Guest prognosticator: Ellie Hill, Democratic state legislator from Missoula and reigning Best of Missoula winner for Most Likely to Lead the Revolution
Montana politics steal the national spotlight
Sen. Max Baucus announced his retirement, surprising many with the news—even longtime staffers—and leaving Montanans with seemingly no succession plan. Gov. Steve Bullock and Sen. Jon Tester's pick for Baucus' replacement is Lt. Gov. John Walsh. For those who follow the dysfunctional inner-workings of Montana's Democratic Party, they won't be surprised to find out that former Gov. Brian Schweitzer has picked someone else—his administration's lieutenant governor, John Bohlinger. The Republicans, meanwhile, have tapped current U.S. Congressman Steve Daines to replace Baucus; Daines is destined to win the Republican primary. Regardless of whom Daines faces, Montana's race for the U.S. Senate will be among the most expensive in United States history, especially in a post-Citizens United world. The national media will be even more interested because the political party that wins in Montana will help decide who controls the Senate during Obama's last few years to secure his presidential legacy.

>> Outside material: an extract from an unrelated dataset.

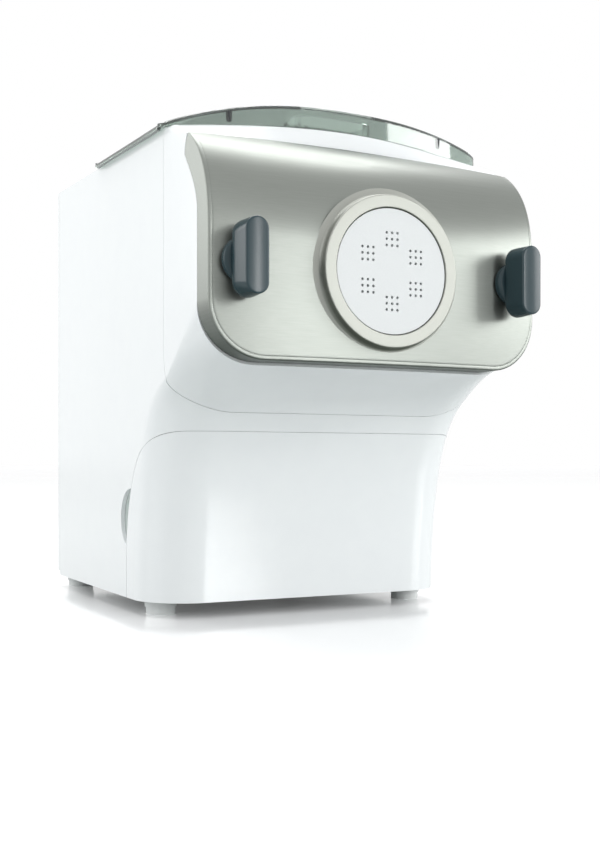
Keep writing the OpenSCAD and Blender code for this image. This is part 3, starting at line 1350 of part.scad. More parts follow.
place() base_plate();
place() main_shell();
place() front_bezel();
place() rear_cover();
place() rear_hood();
place() chamber_surround();
place() front_bulkhead();
place() clamp_studs();
place() rear_frame();
place() mixing_chamber();
place() chamber_seal();
place() extrusion_tube();
place() shaping_disc();
place() gearbox_housing();
place() gearbox_cover();
place() bearing_bushes();
place() idler_pin();
place() motor_case();
place() motor_end_cap();
place() gearbox_screws();
place() housing_screws();
place() control_panel();
place() display_window();
place() control_board();
place() button_switches();
place() power_board();
place() lid_switch();
place() hinge_brackets();
place() hinge_pins();
place() drawer_runners();
place() grip_pockets();
place() cover_posts();
place() rubber_feet();
place() cord_gland();
place() motor_rotor();
place() motor_pinion();
place() cooling_fan();
place() idler_gear();
place() output_gear();
place() drive_shaft();
place() mixing_paddle();
place() extrusion_screw();
place() lid();
place() pour_tray();
place() lid_knuckles();
place() switch_plunger();
place() front_panel();
place() backing_plate();
place() mouth_ring();
place() plate_screws();
place() knob_grip(-1);  // left_knob_grip
place() knob_sleeve(-1);  // left_knob_sleeve
place() knob_grip(1);  // right_knob_grip
place() knob_sleeve(1);  // right_knob_sleeve
place() drawer_front();
place() drawer_tray();
place() control_button(0);  // power_button
place() control_button(1);  // program_button
place() control_button(2);  // start_button
place() control_button(3);  // extrude_button
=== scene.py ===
"""Finishes and fine shapes of an electric pasta maker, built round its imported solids.

Sizes are in millimetres until a mesh is made. Inside the shape functions y is measured
from the face of the front plate and grows to the rear, x grows to the right as seen from
the front, and z is the height over the counter.
"""
import logging
import math
from dataclasses import dataclass, field
from enum import Enum
from typing import Iterable, Sequence

import bmesh
import bpy
import numpy as np
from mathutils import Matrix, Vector


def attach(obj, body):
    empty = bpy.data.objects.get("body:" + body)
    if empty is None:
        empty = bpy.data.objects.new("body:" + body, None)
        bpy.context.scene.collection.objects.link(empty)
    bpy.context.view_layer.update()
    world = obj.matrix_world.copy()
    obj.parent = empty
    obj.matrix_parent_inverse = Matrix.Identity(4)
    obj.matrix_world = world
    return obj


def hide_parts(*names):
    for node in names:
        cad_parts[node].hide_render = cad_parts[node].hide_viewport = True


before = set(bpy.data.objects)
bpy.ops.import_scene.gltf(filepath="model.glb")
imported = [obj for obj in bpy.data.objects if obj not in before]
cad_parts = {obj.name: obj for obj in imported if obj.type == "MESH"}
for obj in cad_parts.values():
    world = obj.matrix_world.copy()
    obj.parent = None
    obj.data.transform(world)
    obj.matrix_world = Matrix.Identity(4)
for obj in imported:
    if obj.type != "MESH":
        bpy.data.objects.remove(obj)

LOG = logging.getLogger("pasta_maker")
MM = 0.001
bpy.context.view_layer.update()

Point = tuple[float, float, float]
Pair = tuple[float, float]
Grid = list[list[Point]]

# Points closer than these, in metres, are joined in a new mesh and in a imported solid.
SAME_POINT = 0.002 * MM
WELD = 0.001 * MM
# Edges sharper than this angle are rounded, in this many steps.
BEVEL_ANGLE = math.radians(38)
BEVEL_STEPS = 3
# Sockets of a node that mixes two colours.
SHARE, FIRST, SECOND = 0, 6, 7
# Upward part of a normal where the painted shade of downward faces starts, and where it is full.
UNDER_SHADE_FROM, UNDER_SHADE_TO = -0.15, -0.85
# Density of a brushed streak along the brushing, as a share of that across it.
BRUSH_STRETCH = 0.012
# Spacing of the waves in Blender's wave texture at a scale of 1, in metres.
WAVE_PERIOD = math.tau / 20


# ---------------------------------------------------------------- small helpers


def mix(a: float, b: float, t: float) -> float:
    """Value between a and b at share t."""
    return a + (b - a) * t


def spread(a: float, b: float, count: int) -> list[float]:
    """Evenly spaced values from a to b, both included."""
    return [mix(a, b, i / (count - 1)) for i in range(count)]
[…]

Then there's Schweitzer. He ignored national pressure to run for Senate—rumors are that Senate Majority Leader Harry Reid himself had all but begged him to toss his hat into the ring—and instead is doing everything short of announcing his candidacy for the Oval Office. He's already made national headlines for firing shot after shot across Hillary Clinton's bow. He criticized her vote to authorize military action in Iraq, telling CNN, "Anybody who runs in this cycle, whether they are Democrats or Republicans, if they were in the United States Senate and they voted with George Bush to go to Iraq when I would say about 98 percent of America knows that it was a folly, that it was a waste of treasure and blood, and if they voted to go to Iraq, there will be questions for them on the left and from the right." Then, after noting that a high percentage of Democratic primary voters are women and agreeing that it is "time for a woman president," Schweitzer took another shot at Clinton. "There's a whole lot of America that looks at each other and says, 'Well, there's 340 million people living in America. Isn't there somebody other than a Bush or a Clinton who can be president in these modern times?'"
Between Bullock's impending appointment to fill Baucus' seat (I predict it's Walsh), the 2014 U.S. Senate race (I predict Walsh beats Daines) and Schweitzer's ongoing flirtation with the presidency, Montana will be the focus of national media attention throughout the year.
Guest prognosticator: Adam Hertz, Missoula city councilman
Daines wins the Senate; Republicans take back majority
After the resignation of Sen. Max Baucus, Gov. Steve Bullock will appoint Lt. Gov. John Walsh to finish out Baucus' term. The resignation and subsequent appointment will prove to be a political calculation gone sideways. Despite Washington, D.C.'s attempt to hand-pick Montana's Senate representation, Montanans will proclaim our independence. Congressman Steve Daines will be the first Republican in over 100 years elected to the seat formerly held by Baucus, leading the GOP to take back the majority in the Senate.
Washington-Grizzly Stadium finally hosts another blockbuster concert
With budget issues and declining enrollment continuing to plague the University of Montana, new revenue streams and added incentive for prospective students need to be found—like hosting headline-grabbing music events at Washington-Grizzly Stadium. It's only happened twice—Pearl Jam in 1998, the Rolling Stones in 2006and we think it's past time for national touring acts to return to Missoula's largest venue. The Indy has touched on this before—we joked two years ago that Prince and/or Van Halen would be an inspired choice—but we now know the perfect performer to fit the bill. It's Phish that fills the seats, pumps considerable dough into the local economy with its legion of traveling fans, and generates some much-needed excitement among UM's granola-flavored student body.